The church must hear this warning with soberness. The temptation to create a tame God who makes no demands and never judges is ever-present. We love to hear about God's blessings, but we dismiss the prophets who speak of His wrath as "wind." We want a God who satisfies us to the full, but we don't want the God who demands our exclusive loyalty. We want a God who pardons, but not a God who must punish. This is to deal falsely with the Lord. The God of the Bible is a jealous God because He is a loving husband. He will not share His bride with other lovers.

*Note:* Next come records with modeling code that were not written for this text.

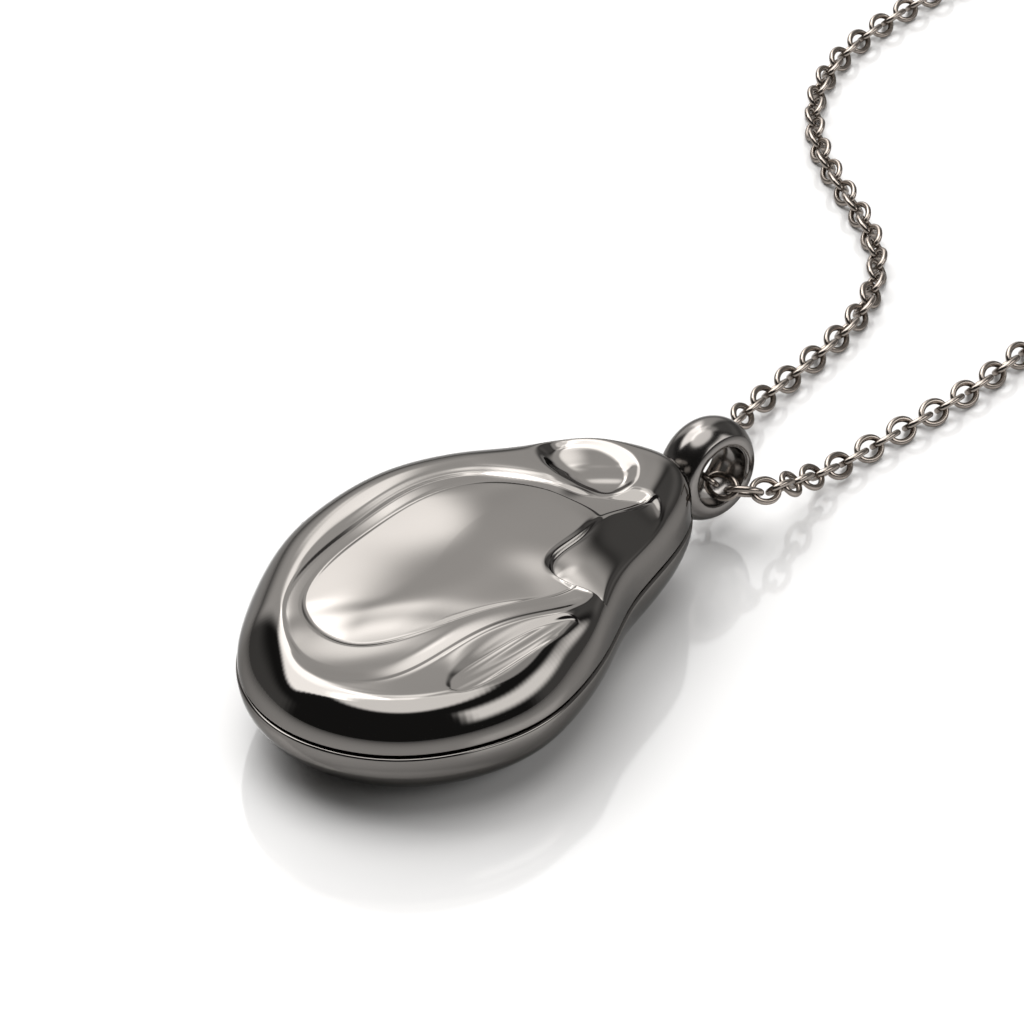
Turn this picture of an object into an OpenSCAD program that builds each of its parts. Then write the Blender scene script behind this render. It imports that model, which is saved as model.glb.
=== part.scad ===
// Solid perfume pendant: a two-part pebble compact on a ring bail, with a cable chain.
// +Y runs from the wide end to the bail, +X is the bail's hole, +Z is up.
// The origin is the middle of the flat that the compact rests on.

/* [Compact] */
// Height of the seam between base and lid
seam_z = 6.0; // [5.6:0.1:6.4]
// Open line between the base's rim and the lid's
seam_gap = 0.2; // [0.1:0.05:0.3]
// How far the base's rim stands out past the lid
rim_step = 0.1; // [0:0.05:0.2]
// Wall of the base and the lid
wall = 1.0; // [0.8:0.1:1.2]
// Floor under the well
floor_t = 1.2; // [1:0.1:1.5]
// Share of the plan that the resting flat takes
flat_share = 0.5; // [0.4:0.05:0.55]
// Height of the inner lip above the base's rim
lip_h = 0.9; // [0.6:0.1:1.1]

/* [Lid relief] */
// Height of the lid's rounded side on its far side
side_h = 4.4; // [4:0.1:4.6]
// How much lower the side is towards the near side
near_drop = 1.1; // [0.8:0.1:1.3]
// How much higher the side and the top are towards the far side
far_lift = 0.6; // [0.3:0.1:0.7]
// Width in plan over which the near side rounds to the top
side_w = 3.0; // [2.6:0.1:3.6]
// Height of the top above the side's foot, where nothing is sunk
top_h = 4.35; // [4.2:0.05:4.5]
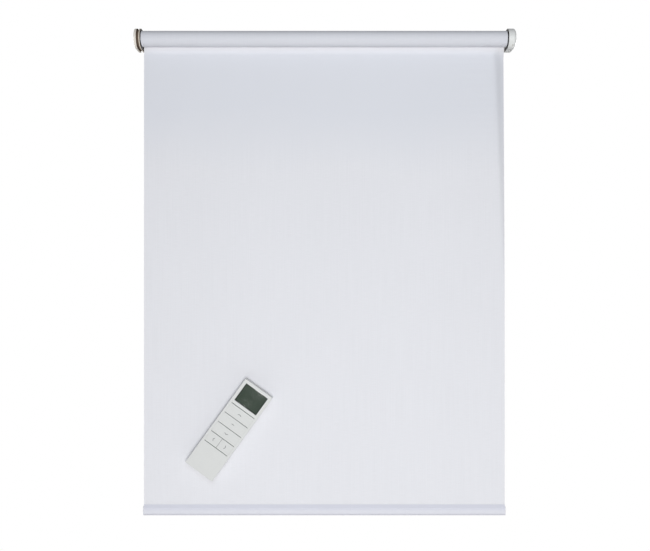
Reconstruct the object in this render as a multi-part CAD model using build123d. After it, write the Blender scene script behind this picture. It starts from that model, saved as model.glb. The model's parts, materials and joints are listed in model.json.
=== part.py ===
from build123d import *
import os
from math import cos, radians, sin

# Motorised roller blind with its wall brackets, battery motor, weighted hem and handset.
# Millimetres, +Z up. X runs along the roller, the wall is the plane y = 0, the room is on -Y.
# The origin is the centre of the four wall screw holes, level with the roller's axis.

# Fabric, roller tube and wall
FABRIC_WIDTH = 640.0
FABRIC_THICKNESS = 0.4
DROP = 841.0
WRAPS = 2
WRAP_GAP = 0.05
TUBE_DIAMETER = 25.0
TUBE_WALL = 1.0
AXIS_TO_WALL = 25.0

# Channel along the tube that grips the fabric's edge and keys the inserts
SLOT_WIDTH = 1.8
CHANNEL_WIDTH = 3.0
CHANNEL_DEPTH = 2.0
CHANNEL_WALL = 0.6
STRIP_CLEARANCE = 0.1
INSERT_CLEARANCE = 0.05
CHANNEL_LIP = 0.2

# How far a cut runs past the faces that it opens
CUT_OVERRUN = 1.0

# Reach within which an edge counts as lying at a place
EDGE_TOLERANCE = 0.01

# Wall brackets, bent from steel
BRACKET_HALF_HEIGHT = 17.5
BRACKET_RISE = 0.0
PLATE_THICKNESS = 2.0
END_GAP = 1.2
FLANGE_WIDTH = 22.0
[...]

The good news is found in that small phrase: "do not make a complete destruction." God's judgments are always restorative for His people. He prunes the vine so that it will bear fruit again. The Babylonian exile was a terrible judgment, but it cured Israel of her idolatry. In the same way, God's discipline in our lives, though painful, is designed to cut away the branches that are not His, so that we might be holy. The ultimate expression of this principle is the cross. On the cross, Jesus became the treacherous branch, cut off and ruined, so that we, the truly treacherous, might be grafted into the true vine. He took the full measure of God's covenant vengeance so that we might receive the full measure of His covenant pardon.